Their only hope is the Black Volume of the Dead, a spell book of terrible power. Everyone wants it. Only the Blackthorns can find it. Spurred on by a dark bargain with the Seelie Queen, Emma; her best friend, Cristina; and Mark and Julian Blackthorn journey into the Courts of Faerie, where glittering revels hide bloody danger and no promise can be trusted. Meanwhile, rising tension between Shadowhunters and Downworlders has produced the Cohort, an extremist group of Shadowhunters dedicated to registering Downworlders and “unsuitable” Nephilim. They’ll do anything in their power to expose Julian’s secrets and take the Los Angeles Institute for their own.

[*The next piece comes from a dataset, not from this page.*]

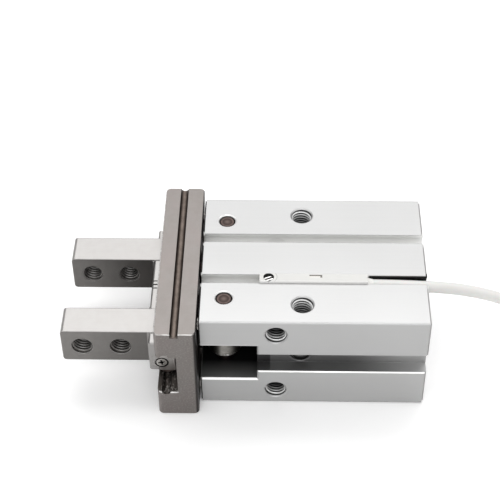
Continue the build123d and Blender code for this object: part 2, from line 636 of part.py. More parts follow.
with BuildPart() as cable_coil:
    # two turns on the surface, two on them, and the last part of one on the outside
    with BuildSketch(Plane.XZ.offset(-COIL_C[1])):
        with BuildLine():
            Polyline(
                (COIL_C[0] + 14.85, 1.35),
                (COIL_C[0] + 17.55, 1.35),
                (COIL_C[0] + 17.55, 6.75),
                (COIL_C[0] + 14.85, 4.05),
                close=True,
            )
        make_face()
        offset(amount=1.35)
    revolve(axis=Axis((COIL_C[0], COIL_C[1], 0), (0, 0, 1)))
done(cable_coil, "cable_coil")

# ---- round plug on the end of the lead, lying on the surface ----
PLUG_DIR = Vector(0.94, -0.34, 0).normalized()
PLUG0 = Vector(*TAIL[-1])


def plug_plane(at):
    return Plane(origin=PLUG0 + PLUG_DIR * at, x_dir=(0, 0, 1), z_dir=PLUG_DIR)


with BuildPart() as plug_body:
    with BuildSketch(plug_plane(0)):
        Circle(1.75)
    with BuildSketch(plug_plane(5.0)):
        Circle(3.9)
    loft()
    with BuildSketch(plug_plane(5.0)):
        Circle(4.6)
    extrude(amount=10.0)
done(plug_body, "plug_body")

with BuildPart() as plug_insert:
    with BuildSketch(plug_plane(15.0)):
        Circle(3.3)
    extrude(amount=9.5)
    with BuildSketch(plug_plane(24.5)):
        with Locations((2.9, 0)):
            Rectangle(1.2, 1.2)
    extrude(amount=-3.0, mode=Mode.SUBTRACT)
done(plug_insert, "plug_insert")

with BuildPart() as plug_nut:
    with BuildSketch(plug_plane(15.4)):
        Circle(5.0)
        Circle(3.65, mode=Mode.SUBTRACT)
    extrude(amount=7.6)
    chamfer(plug_nut.edges().filter_by(GeomType.CIRCLE).filter_by(lambda e: e.radius > 4.9), length=0.4)
    with BuildSketch(plug_plane(23.0)):
        Circle(4.0)
        Circle(3.65, mode=Mode.SUBTRACT)
    extrude(amount=5.0)
done(plug_nut, "plug_nut")

with BuildPart() as plug_pins:
    for y, z in ((-1.5, 0.9), (1.5, 0.9), (0.0, -1.5)):
        with BuildSketch(plug_plane(24.5)):
            with Locations((z, y)):
                Circle(0.5)
        extrude(amount=3.6)
done(plug_pins, "plug_pins")

print("lever arms", round(ARM_OUT, 3), round(ARM_IN, 3))
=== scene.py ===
import json
import math

import bmesh
import bpy
import numpy as np
from mathutils import Matrix, Vector


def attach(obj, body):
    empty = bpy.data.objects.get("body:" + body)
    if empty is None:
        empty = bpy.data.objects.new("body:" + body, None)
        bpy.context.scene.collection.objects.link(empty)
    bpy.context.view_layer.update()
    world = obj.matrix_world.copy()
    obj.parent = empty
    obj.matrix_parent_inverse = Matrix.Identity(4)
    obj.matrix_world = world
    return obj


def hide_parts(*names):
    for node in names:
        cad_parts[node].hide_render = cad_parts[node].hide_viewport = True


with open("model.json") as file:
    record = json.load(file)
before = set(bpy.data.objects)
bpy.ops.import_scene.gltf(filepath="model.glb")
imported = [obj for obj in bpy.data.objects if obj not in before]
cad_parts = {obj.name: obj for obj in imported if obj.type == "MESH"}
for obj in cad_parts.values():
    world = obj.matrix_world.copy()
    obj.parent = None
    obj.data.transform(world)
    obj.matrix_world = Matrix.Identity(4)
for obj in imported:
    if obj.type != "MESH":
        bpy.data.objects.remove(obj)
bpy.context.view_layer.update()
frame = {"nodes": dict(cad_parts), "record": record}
nodes = frame["nodes"]
MM = 0.001
scene = bpy.context.scene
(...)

When Downworlders turn against the Clave, a new threat rises in the form of the Lord of Shadows—the Unseelie King, who sends his greatest warriors to slaughter those with Blackthorn blood and seize the Black Volume. As dangers close in, Julian devises a risky scheme that depends on the cooperation of an unpredictable enemy. But success may come with a price he and Emma cannot even imagine, one that will bring with it a reckoning of blood that could have repercussions for everyone and everything they hold dear.


Tissues are definitely required for the end of this book, and it breaks my heart to think I need to wait until December 2018 to find out what happens next in the third book, Queen of Air and Darkness.

I loved the way we saw more of the characters, and was particularly impressed because there were certain risks with Lord of Shadows that weren’t always taken in past books. From cover to cover this novel left me satisfied, elated, heart-broken and blown away all at the same time.

The thing that I loved most about the book, was Clare’s deeper meaning.

The message I took from Lord of Shadows was this: Stories keep the heart alive.

Whether you’re an artist, a writer, or a reader, stories keep the heart alive. Creativity give you a pulse that makes life worth living, and stories are sometimes the most important thing. Isn’t the best part about fiction the fact it’s or getting at the truth when the truth isn’t sufficient for the truth?

In the novel, Arthur tells Julian:

“There is truth in stories,” said Arthur. “There is truth in one of your paintings, boy or in a sunset or a couplet from Homer. Fiction is truth, even if it is not a fact. If you believe only in facts and forget stories, your brain will live, but your heart will die.”
— Cassandra Clare, Lord of Shadows

Someone needs to tell those tales. When the battles are fought and won and lost, when the pirates find their treasures and the dragons eat their foes for breakfast with a nice cup of Lapsang souchong, someone needs to tell their bits of overlapping narrative. There’s magic in that. It’s in the listener, and for each and every ear it will be different, and it will affect them in ways they can never predict. From the mundane to the profound. You may tell a tale that takes up residence in someone’s soul, becomes their blood and self and purpose. That tale will move them and drive them and who knows what they might do because of it, because of your words.

Because the truth is, people think stories are shaped by people, but in fact, it’s the other way around.